Let me qualify that last point. It's not obvious to me that the administration thinks the district court rulings in which it is acquiescing are wrong to invalidate the Trump DHS rule. In the colloquy with Justice Gorsuch, the Deputy SG said he thought that the district court in Illinois erred by granting nationwide relief, but it's possible, indeed likely, that the Biden administration thinks that the district court was right on the merits--i.e., that the Trump DHS rule actually is substantively invalid and that therefore it shouldn't be enforced.

Having said that, I hasten to add that the crucial question should not be whether the administration believes the prior administration's rule is invalid but whether the rule is invalid.  I imagine that Jeff Sessions and other Trump administration officials believed that DACA was invalid, but that belief did not give the Trump DHS carte blanche to rescind DACA, as the Supreme Court held. True, the Court there explained that part of the error was that the Trump DHS and DOJ sought to extend the reasoning of a Fifth Circuit opinion beyond its specific holding. However, even if an administration relies squarely on a lower court opinion that it could but chooses not to appeal, that should not by itself justify an agency decision purporting to be based strictly on the unlawfulness of a prior administration's policy.

To be clear, I don't think any of the foregoing means Arizona wins in the current case.

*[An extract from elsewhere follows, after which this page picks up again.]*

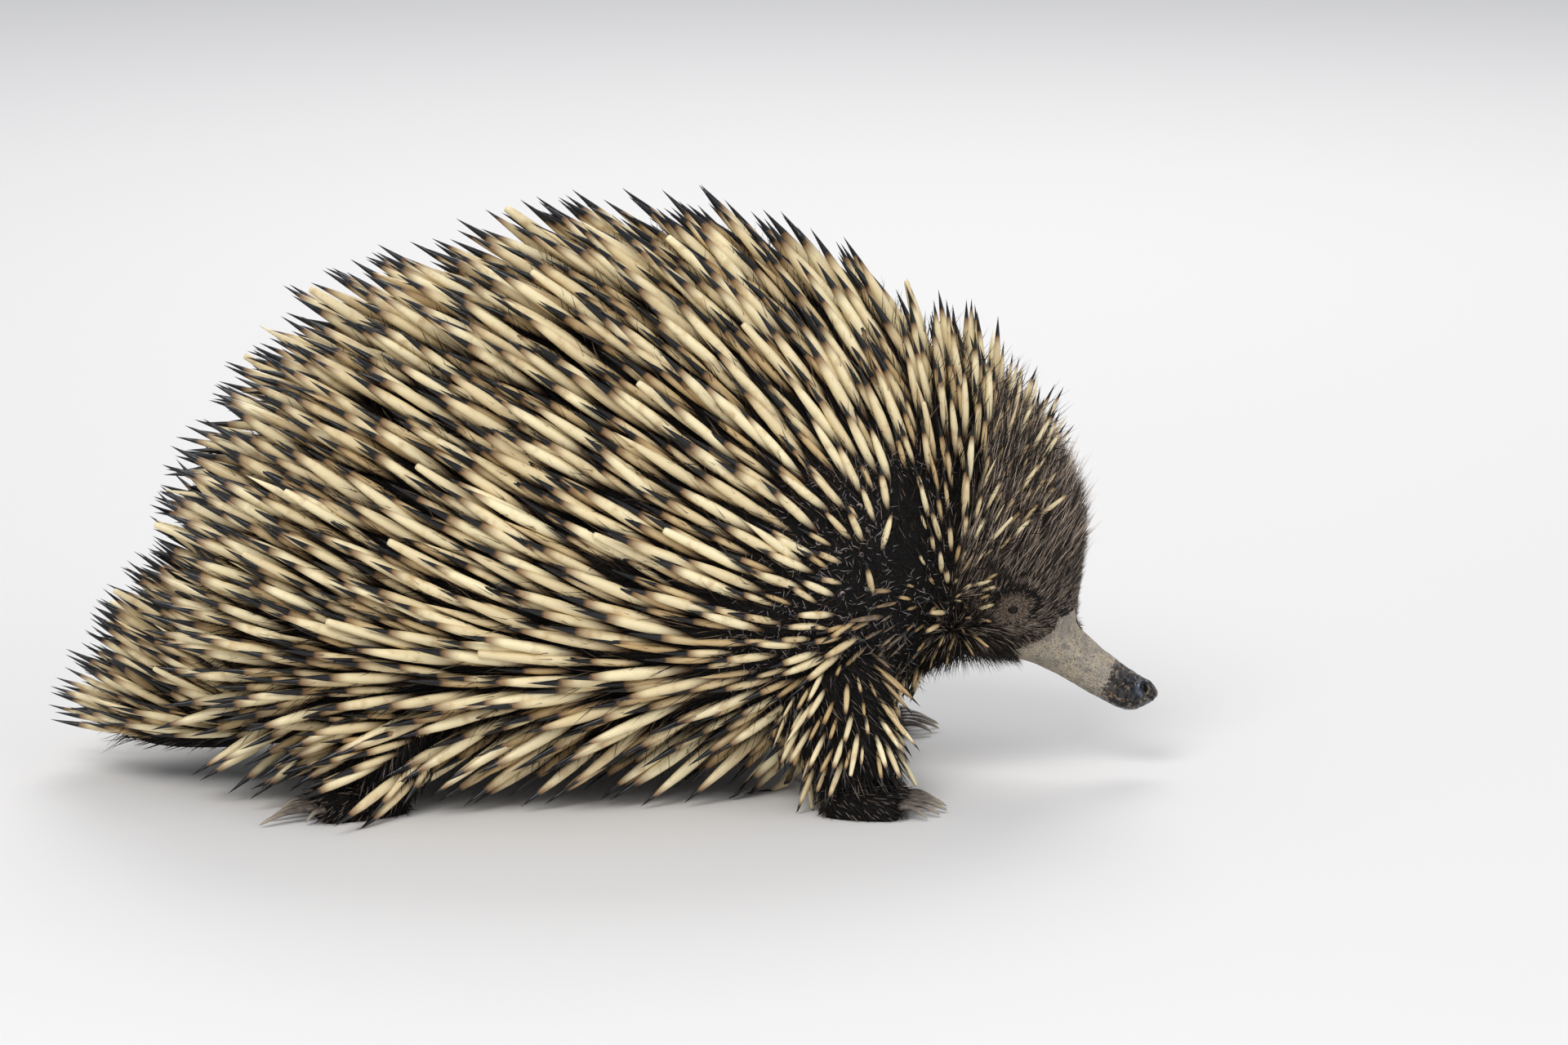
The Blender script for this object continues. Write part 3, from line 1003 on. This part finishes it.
# Fur of the face
# Fine black-brown fur runs from the ears' parting over the cheeks, up the brow and down to the bare
# beak's edge. It is shortest there and round the eyes, where a ring of pale hairs stands outwards,
# with a dark groove behind and above it and a paler arc about both.
FACE_SPACING, FACE_LENGTH, FACE_RADIUS, FACE_CURL = 0.00060, 0.0125, 0.00013, 0.05
FUR_BLACK, FUR_BROWN, FUR_TIP = (0.0066, 0.0054, 0.0047), (0.034, 0.025, 0.019), (0.56, 0.44, 0.34)
EYE_RING, EYE_GROOVE, EYE_ARC, EYE_BARE, EDGE_LENGTH = 0.0048, 0.0076, 0.0104, 0.0021, 0.0026
THROAT_Z, DARK_CHEEK_X, DARK_CHEEK_Z = 0.056, 0.158, 0.061
FACE_PALE, SPECK_SIZE, STREAK_SHARE, STREAK_Z, STREAK_LONGER = 0.29, 0.0013, 0.06, 0.082, 1.5


def on_face(points, normals):
    """The fur's side of its ragged edge, outside the eyes."""
    forward, up, _ = across_frame(points, EYE_FRAME)
    return (edge_of_fur(points) + 0.0012 * lumps(points, 0.0015, 7) < 0) & (np.hypot(forward, up) > EYE_BARE)


def face_flow(points, normals):
    """From the ear's parting, up the brow and down the low cheek, and out from the eye close to it. The
    length is the least of the full one, one that grows from the edge, and one that grows from the eye."""
    high = ease((points[:, 2] - 0.050) / 0.024)
    forward, up, _ = across_frame(points, EYE_FRAME)
    far = np.hypot(forward, up)
    from_eye = (EYE_FRAME[1] * forward[:, None] + EYE_FRAME[2] * up[:, None]) / np.maximum(far, 1e-6)[:, None]
    from_eye[:, 1] *= np.sign(points[:, 1])
    near = hump(far, 0.0075)[:, None]
    flow = unit(0.55 * unit(away_from(points, EAR_PARTING)) + upward(1.55 * high - 0.40))
    flow = unit(flow * (1 - near) + from_eye * near)
    throat = ease((THROAT_Z - points[:, 2]) / 0.010)
    lift = 0.55 * np.arcsin(np.clip(dot(flow, normals)[:, 0], -1, 1)) + math.radians(17)
    lift *= 1 - 0.55 * throat
    from_lids = 0.0016 + 0.60 * np.maximum(far - EYE_BARE, 0)
    lengths = np.minimum(EDGE_LENGTH - 0.30 * edge_of_fur(points), from_lids) * (1 - 0.60 * throat)
    return flow, np.clip(lift, math.radians(9), math.radians(48)), np.minimum(lengths / FACE_LENGTH, 1)


fur_finish = hair_material("fine fur", FUR_BLACK, FUR_BROWN, FUR_TIP)
for seed, rows in enumerate(((NECK_CUT, 10.4), (10.4, 11.6), (11.6, 13.4))):
    rng = np.random.default_rng(80 + seed)
    roots = grown_on("trunk", rows, FACE_SPACING, rng, on_face, face_flow)
    points, normals, place, flow, lift, share = roots
    count = len(points)
    lengths = FACE_LENGTH * share * rng.uniform(0.65, 1.15, count)
    forward, up, _ = across_frame(points, EYE_FRAME)
    far, x, z = np.hypot(forward, up), points[:, 0], points[:, 2]
    ringed, arc = hump(np.maximum(far - EYE_RING, 0), 0.0018), hump(far - EYE_ARC, 0.0016)
    behind, above = ease((0.002 - forward) / 0.004), ease((up + 0.003) / 0.003)
    groove = 0.55 * hump(far - EYE_GROOVE, 0.0008) * behind * above
    cheek = hump(edge_of_fur(points), 0.010) * ease((x - DARK_CHEEK_X + 0.004) / 0.008)
    dark = ease((DARK_CHEEK_X - x) / 0.010 + 0.5) * ease((DARK_CHEEK_Z - z) / 0.008) * (1 - ringed)
    about = np.maximum(ringed, 0.75 * np.maximum(cheek, arc))
    often = FACE_PALE + about * (0.45 + 0.70 * lumps(points, SPECK_SIZE, 9))
    often = often * (1 - 0.92 * np.maximum(dark, groove))
    lift = (lift + 0.5 * ringed) * rng.uniform(0.6, 1.5, count)
    ways = laid(flow + rng.normal(0, 1, (count, 3)) * (0.12 + 0.45 * ringed)[:, None], normals, lift)
    pale = np.where(rng.random(count) < often, rng.uniform(0.40, 1.0, count), 0.06 * (1 - dark))
    streak = (rng.random(count) < STREAK_SHARE) & (z > STREAK_Z)
    pale, lengths = np.where(streak, 1.0, pale), lengths * np.where(streak, STREAK_LONGER, 1.0)
    radii = FACE_RADIUS * (0.6 + 0.4 * lengths / FACE_LENGTH)
    fur = hairs(f"face_fur_{seed + 1}", roots, rng, ways, lengths, radii, FACE_CURL * lengths, FUR_SHAPE,
                fur_finish, np.clip(pale, 0, 1))


# Fur of the throat, the belly and the feet
# Softer dark fur on the parts that carry no spines, laid back along the belly and down the legs.
UNDER_SPACING, UNDER_LENGTH, UNDER_RADIUS, UNDER_CURL, UNDER_PALE = 0.0021, 0.0105, 0.00024, 0.06, 0.16
LEG_SPACING, LEG_LENGTH, PAW_SPACING, PAW_LENGTH, FUR_CLEAR = 0.0014, 0.0100, 0.0009, 0.0062, 0.0008


def under_side(points, normals):
    """The trunk where it has no spines: the belly and the throat."""
    x, z, up = points[:, 0], points[:, 2], normals[:, 2]
    return (z < 0.046) & ((up < -0.55) | (x > 0.110))


def off_the_floor(points, normals):
    """Everywhere on a leg or a paw but the sole."""
    return (points[:, 2] > 0.0012) & (normals[:, 2] > -0.9)


COATS = {"belly": ("trunk", (0.3, NECK_CUT), UNDER_SPACING, UNDER_LENGTH, under_side, (-1.0, 0, -0.12)),
         "tail": ("tail", (0.5, 3.95), UNDER_SPACING, UNDER_LENGTH, off_the_floor, (-1.0, 0, -0.05))}
for limb_name, (leg, side) in LIMBS.items():
    heading = paw_frame(leg, side)[1]
    COATS[limb_name] = (limb_name, (0, 3), LEG_SPACING, LEG_LENGTH, off_the_floor,
                        tuple(0.35 * heading + (0, 0, -1)))
    COATS[f"paw_{limb_name}"] = (f"paw_{limb_name}", (0, len(PAW_SHAPE) - 1.2), PAW_SPACING, PAW_LENGTH,
                                 off_the_floor, tuple(0.7 * heading + (0, 0, -0.5)))
for seed, (name, (ground, rows, spacing, length, wanted, way)) in enumerate(COATS.items()):
    rng = np.random.default_rng(100 + seed)
    roots = grown_on(ground, rows, spacing, rng, wanted, even_flow(way, 20))
    points, normals, place, flow, lift, share = roots
    count = len(points)
    lengths = length * rng.uniform(0.6, 1.15, count)
    ways = laid(flow + rng.normal(0, 0.16, (count, 3)), normals, lift * rng.uniform(0.5, 1.6, count))
    fur = hairs(f"fur_{name}", roots, rng, ways, lengths, UNDER_RADIUS, UNDER_CURL * lengths, HAIR_SHAPE,
                fur_finish, (0.35, UNDER_PALE), FUR_CLEAR)


# Floor
# A plain pale floor with a dull finish, wide enough for any view. It belongs to the stage and is no
# piece of the animal.
FLOOR_HALF, FLOOR_COLOUR, FLOOR_ROUGHNESS = 20.0, (0.78, 0.76, 0.73, 1), 0.85
floor_corners = np.array([(-1, -1, 0), (1, -1, 0), (1, 1, 0), (-1, 1, 0)]) * FLOOR_HALF
material, tree, shader, _ = new_material("pale floor")
shader.inputs["Base Color"].default_value = FLOOR_COLOUR
shader.inputs["Roughness"].default_value = FLOOR_ROUGHNESS
floor = new_piece("floor", floor_corners, (np.array([[0, 1, 2, 3]]),), material)

# Lights
# Soft studio light: a broad lamp over the camera's left, a weaker one to the right, one behind. Each
# lamp has its place, its size in metres and its power in watts.
LAMPS = {"key": ((-0.5, -1.6, 1.9), 1.2, 34), "fill": ((1.9, -1.2, 1.0), 1.5, 10),
         "rim": ((0.2, 1.6, 1.6), 1.2, 20)}
SKY_COLOUR, SKY_STRENGTH = (0.86, 0.90, 1.0, 1), 0.55
bpy.context.scene.view_settings.view_transform = "Standard"
world = bpy.data.worlds.new("studio")
bpy.context.scene.world = world
world.use_nodes = True
world.node_tree.nodes["Background"].inputs["Color"].default_value = SKY_COLOUR
world.node_tree.nodes["Background"].inputs["Strength"].default_value = SKY_STRENGTH
for name, (place, size, power) in LAMPS.items():
    lamp = bpy.data.objects.new(name, bpy.data.lights.new(name, "AREA"))
    bpy.context.scene.collection.objects.link(lamp)
    lamp.data.size, lamp.data.energy = size, power
    lamp.location = place
    lamp.rotation_euler = (CAMERA_AIM - Vector(place)).to_track_quat("-Z", "Y").to_euler()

The proper vehicle for challenging the Biden administration's abandonment of the Trump DHS public charge rule is a separate lawsuit in DC. But if and when such a lawsuit materializes, if the only ground that the Biden DHS offers for rescinding the Trump DHS rule is that the latter was illegal, then the government should have to show that the Trump DHS rule actually was illegal, not simply that a lower court ruling it did not appeal said so.

Finally, I reiterate that the foregoing analysis is non-ideological. The issue is not what does a Democratic administration need to do to rescind a prior Republican administration's rule or vice-versa. The issue is what does an agency need to do to change policy.